Cuban revolutionary and leader of the Suns and Rays of Bolívar

José Francisco Lemus was a Cuban revolutionary and businessman who led one of the earliest secret societies advocating for Cuban independence and sought to align with Bolívar's revolutionary efforts in Latin America. He was the leader of the Suns and Rays of Bolívar during the events surrounding the Revolution of the Suns and Rays

==Biography==
===Early life===
José Francisco Lemus y Escámez was born in Havana, Spanish Cuba, in the late 18th century. He was of Creole descent and the son of a Spanish naval officer.
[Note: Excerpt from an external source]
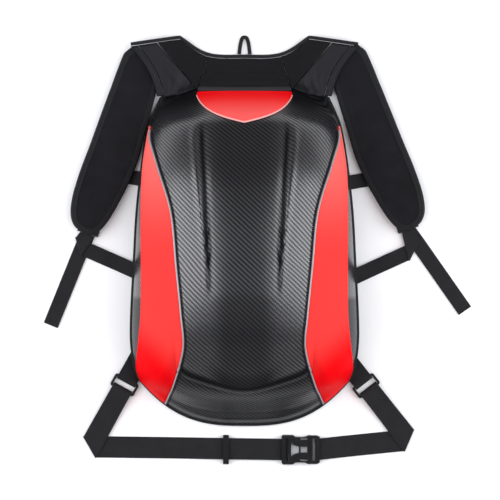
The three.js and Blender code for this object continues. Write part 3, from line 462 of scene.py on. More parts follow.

===Suns and Rays of Bolívar===
Lemus left Havana in the mid-1810s for the United States. In Philadelphia, he established contact with Simon Bolívar's envoys and was given the rank of colonel in Bolívar's Colombian Army of Independence. He returned to Cuba in the early 1820s. In 1821, Lemus founded the masonic lodge, Suns and Rays of Bolívar, alongside José Fernández Madrid, José María Heredia y Heredia, and Sévère Courtois. They planned an uprising that would proclaim Cuba as the independent Republic of "Cubanacán" and sought to abolish slavery. The conspirators planned to invade Cuba by coordinating the combined action of Colombian troops loyal to Simón Bolívar with the movement in Cuba. Lemus spread the conspiracy through Cuban masonic lodges, including the Rational Knights of Matanzas and the Triangular Chain of Camagüey (Cadena Triangular de Camagüey). By the summer of 1823, government spies working for Francisco Dionisio Vives had suppressed the separatist plot just before the uprising, leading the Captain General to issue arrest orders for the conspirators. On August 19, 1823, Lemus was detained in Guanabacoa, Havana, as some co-conspirators fled abroad, and he was later exiled and sent to Spain.

Upon escaping Spain, Lemus took refuge in Mexico and aligned with the Cuban Liberty Promotion Board (Junta Promotora de la Libertad Cubana), founded on July 4, 1825, in Mexico City.